迷宮のファンダンゴ





題名:迷宮のファンダンゴ
作者:海野 碧
発行:光文社 2007.10.25 初版
価格:\1,500



 第10回日本ミステリー文学大賞新人賞受賞作品『水上のパッサカリア』に続く、第二作。タイトル・イメージが似ているのは、続編であるせいか。シリーズ主人公にしたい、とい作者、あるいは編集者側の希望があるのかな。

 主人公は、孤児になった途端、アメリカによくある民間型の傭兵養成キャンプに送り込まれ、特殊能力を身につけたものの、影の任務から足を洗った中年の隠遁者である。隠遁者と言ってもプロフェッショナルの世界から足を洗っただけで、今は立派に、細々ながらも下請け専門の整備工場を経営している。

 第一作では、高原地方の湖の畔というちょっと理想的過ぎるほどの場所に彼は生活の拠点を構えていたのだが、本作では都下の町中の目立たぬ地域に仕事場を移している。そんな容易に場所を移動して商売が成り立つものなのだろうか、と思うが、この作家は考証が甘いのだろうか。似たような、非現実的箇所が多々見受けられる。

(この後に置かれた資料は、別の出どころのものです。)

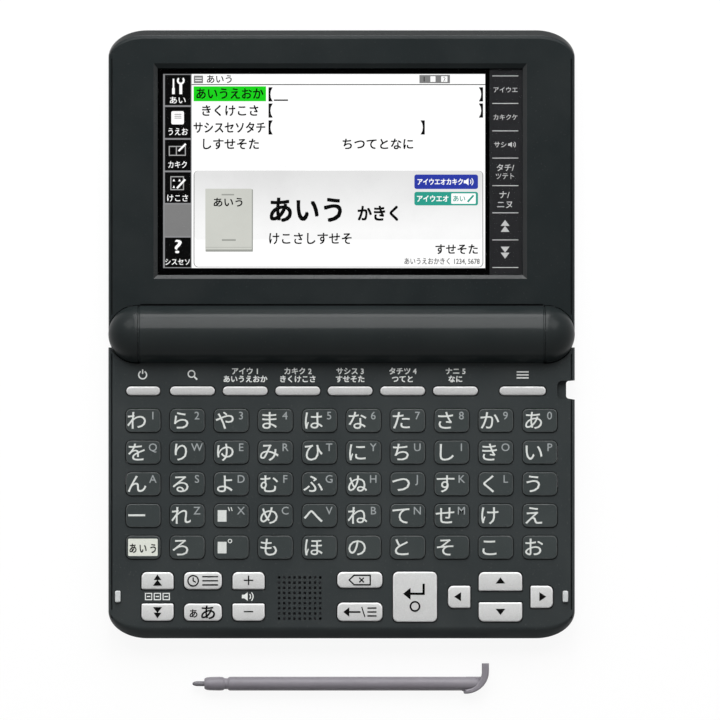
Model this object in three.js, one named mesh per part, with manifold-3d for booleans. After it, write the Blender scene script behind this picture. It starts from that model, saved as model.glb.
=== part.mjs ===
// Pocket electronic dictionary: a keyboard half and a screen half on a battery barrel hinge, opened flat on a
// table, with its touch pen drawn out of the silo and laid in front of it.
// Units are millimetres. +X runs along the keyboard to the right, +Y from the keyboard to the screen, +Z up.
// A distance whose name ends in At is measured from the hinge axis towards the user, unless its comment says
// otherwise.
import * as THREE from "three";
import { mergeVertices } from "three/addons/utils/BufferGeometryUtils.js";
import Module from "manifold-3d";

const wasm = await Module();
wasm.setup();

// Clearances
const seat = 0.1; // between two faces that touch
const runningGap = 0.35; // between parts that turn past each other
const keyClearance = 0.25; // round a key in its opening
const overrun = 1; // how far a cut runs past the face that it opens

// Keyboard layout
const keyColumns = 10;
const letterRowCount = 5;
const letterPitchX = 13.98;
const letterPitchY = 10.1;
const letterWidth = 11.4;
const letterDepth = 7.8;
const letterCornerRadius = 1.9;
const letterSideMargin = 5.39; // outermost letter key to the side of the case
const functionRowAt = 18;
const functionToLetters = 9.4;
const lettersToCommands = 10.4;
const commandRowPitch = 10;
const frontMargin = 8.3; // lower command row to the front edge

const keyHalfSpan = ((keyColumns - 1) / 2) * letterPitchX;
const firstLetterRowAt = functionRowAt + functionToLetters;
const lastLetterRowAt = firstLetterRowAt + (letterRowCount - 1) * letterPitchY;
const upperCommandAt = lastLetterRowAt + lettersToCommands;
const lowerCommandAt = upperCommandAt + commandRowPitch;
const middleCommandAt = (upperCommandAt + lowerCommandAt) / 2;

// Case outline, alike for both halves
const caseWidth = 2 * (keyHalfSpan + letterWidth / 2 + letterSideMargin);
const caseReach = lowerCommandAt + frontMargin;
const cornerRadius = 10;
const cornerSteps = 7;
const wall = 1.5;

// Hinge and battery barrel
const cellRadius = 7.15;
const baySlack = 0.45; // round a cell
const barrelWall = 1.4;
const barrelLift = 0.4; // barrel above the table
const barrelSides = 40;
const capGap = 0.5; // barrel end to hinge cap
const caseToBarrel = 0.3; // gap between a case half and the barrel
const baseHornAt = 4.2; // how near the base's rear corners come to the hinge axis
const bayRadius = cellRadius + baySlack;
const barrelRadius = bayRadius + barrelWall;
const hingeHeight = barrelRadius + barrelLift;
const capFaceX = caseWidth / 2 - barrelRadius;
const barrelHalf = capFaceX - capGap;
const barrelCutAt = barrelRadius + caseToBarrel;

// Base stack, from the table up
const footHeight = 0.8;
const floorThickness = 1.2;
const penDiameter = 4.4;
const penBoreClearance = 0.1;
const siloFloor = 0.7;
const siloRoof = 0.35;
const boardThickness = 0.55;
const matThickness = 0.3;
const keyTravel = 0.7;
const flangeThickness = 0.4;
const fasciaPlate = 1.1;

const baseBottom = footHeight;
const floorTop = baseBottom + floorThickness;
const penBore = penDiameter + 2 * penBoreClearance;
const siloBottom = baseBottom + siloFloor;
const siloTop = siloBottom + penBore;
const boardBottom = siloTop + siloRoof + seat / 2;
const boardTop = boardBottom + boardThickness;
const matBottom = boardTop + seat / 2;
const matTop = matBottom + matThickness;
const flangeBottom = matTop + seat + keyTravel;
const flangeTop = flangeBottom + flangeThickness;
const plateBottom = flangeTop + seat;
const baseTop = plateBottom + fasciaPlate;
const baseSplit = boardBottom;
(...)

 ストーリーは、特殊任務に就いた工作員と謀略とに満ち溢れており、劇画的に楽しい活劇連続の展開なのかもしれないが、前作ともども中年男の主人公には、甘ったるい恋愛対象者の追想が常につきまとう。前作では亡き妻の想い出に、本作では少年時代の初恋の少女の想い出に。ある意味、どちらの作品でも、この作者は恋愛小説を書こうと意図したのかもしれない。

 それにしても活劇が下手だな、と思う。緊張感の感じられるスリリングなシーンを会話によって長引かせる方法は、いまどきはやらない。その呑気さぶりだけ見ると、まるで大昔の日活映画のようだ。それほどまでに、つまり活劇を犠牲にしてまで人間の内的ドラマを描きたいという気持ちはわかるけれど、ハードボイルドの手法ではこんなシーンでキャラクターたちにこれほど多くのセリフを言う時間を与えないだろうなと、乾いた気持ちで思ってしまう。

 日本人的情念を描きたいというのは伝わる。しかし、銃を構えて語り始めちゃ駄目だ、というのがもはや読者側のスタンダードな美学ではないだろうか。活劇を重視するのであれば、タランティーノ的に逆手法、たっぷり語らせておいて、銃を出した途端、あっという間に片をつける、という方がはやりである。海外でも国産でも。

 厳しいようだが、交通事項に見せかけて殺害するということは相当に小説的に困難なことであると思う。最新作『祝宴』でディック・フランシスが用いたが、成功には至らなかった。それを主人公の想像の世界だけで解決しようという安易な方法で読者が納得するかというと、そんなわけにはゆかない。

 この作者の文章の長さに辟易したのが前作であった。本作では前半部分ではその悪文を前作から引きずっているが、ストーリーが走り出した後半部では、かなりまともな文体に変わったかに思う。徐々に、書き慣れることにより、散文の良さが出てくる可能性ありか、と思われる。

 作者の略歴を見ると短歌の同人に所属している様子。それならば一つの単語の使い方までに拘るのもわかるし、日本語を重要な武器としてコントロールするという意味での技法的自信も充分に感じられる。この作者の得手な部分であるとは容易にわかる。受賞時にも評者が筆力を褒め称えていた。しかし策に溺れる小説というものを沢山見ているだけに、そこから脱出して何を描きたいのか?

 作品の炉心の部分がよく見えないところが最も気になる。逆に娯楽小説に徹するならば、作者のような晦渋な文章を駆使するべきではないと単純にぼくは思ってしまうのだが。

 エンターテインメントから離れて、書きたいと思うことを書いたときには、彼女の筆力はさらに生きるのではないかと思えるだけに、現状、残念な結果に終わっているような気がしてならない。